Thursday, July 29, 2010

Welcome to Owyhee County, Idaho

Welcome to Owyhee County, Idaho

CRAB APPLE TREES

Yesterday, I ran a familiar route.  As I pushed up the hill on Bellevue Road, I noticed a crab apple tree with little red crab apples on the branches.  I reflected that I had seen this tree in its full cycle:  fall foliage, barren branches, full pinkish-white blooms.  The tree, now fruited, waits full ripening.

I grew up with crab apple trees in our yard.  My grandfather also planted a crab apple tree outside his bedroom window.  He told me the blooms made him happy.  Later, he complained about the over-ripe fruit on the lawn being messy.  

I have a six or seven inch scar on my back from a crab apple tree tin can.  I was around the age of five.  My dad and mom planted some trees in our yard, and they also had a pile of flagstone rocks piled ready to piece together for a patio.  My brother and I liked to climb the rocks and play explorer, and as I started to plant my imaginary flag, the flagstone flipped.  As the flat rock tipped, I fell back on a discarded can ripped open when my mom and dad planted the crab tree it contained.

Those flat stones were the same ones our family packed home from trips to the Owyhees.  The Owyhee Mountains, a backdrop to Canyon and Ada Counties in southern Idaho, bordering Oregon and Nevada, my grandfather, grandmother, mom and dad drove into the mountains on Sundays, and we all collected the flat puzzle like rocks covered with orange and green lichen.

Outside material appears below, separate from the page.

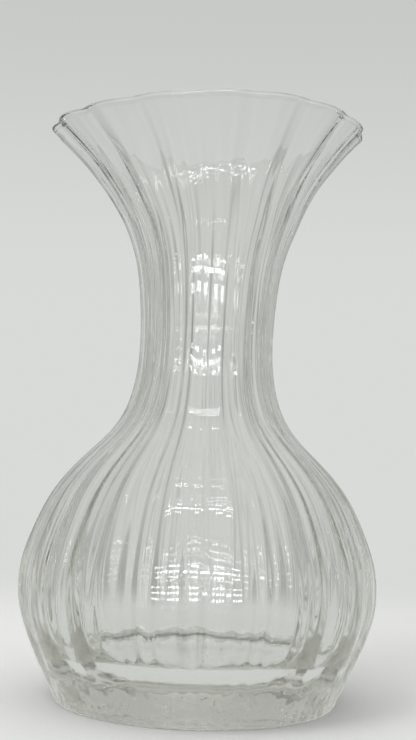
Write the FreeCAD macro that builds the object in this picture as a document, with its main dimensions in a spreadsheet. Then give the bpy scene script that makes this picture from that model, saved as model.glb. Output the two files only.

My dad & mom made a patio with them, and my grandfather built his house with them.  He fixed them around the front of the house.  I remember how my grandfather, Lanus, mixed the mortar to a deep burgundy color.  He felt the color best brought out the hues in the stone.  He also created a fireplace inside.  This fireplace of Owyhee County rocks served two rooms, the living room and the dining room.  He made bench seats with the flat stones on both sides of this see-through fireplace.  My brother and I would play a game of spy, as we scaled the rock wall like James Bond.

As I ran in the vapid, humid weather, I wondered how long it took for my grandfather to collect all of those rocks.  I wondered if some environmental organization would now protest his rock hounding.  I ran by another crab apple tree and I thought about the bias cut scar thick and wide across the right side of my back.  I thought about how I never really think about the healed wound until I have sex with a new partner, and I have to explain away the reactions, the questions, the palpations and worry that some awful tragedy beset me.

There was no one to blame, accidents happen.  I could not hold the crab apple tree accountable.  Long ago befriending them, I used to eat the little sour apples to show my courage and bravado to my cousins and brother.  Now, I just look at the trees with admiration of the total cycle, flower to fruit and everything in between.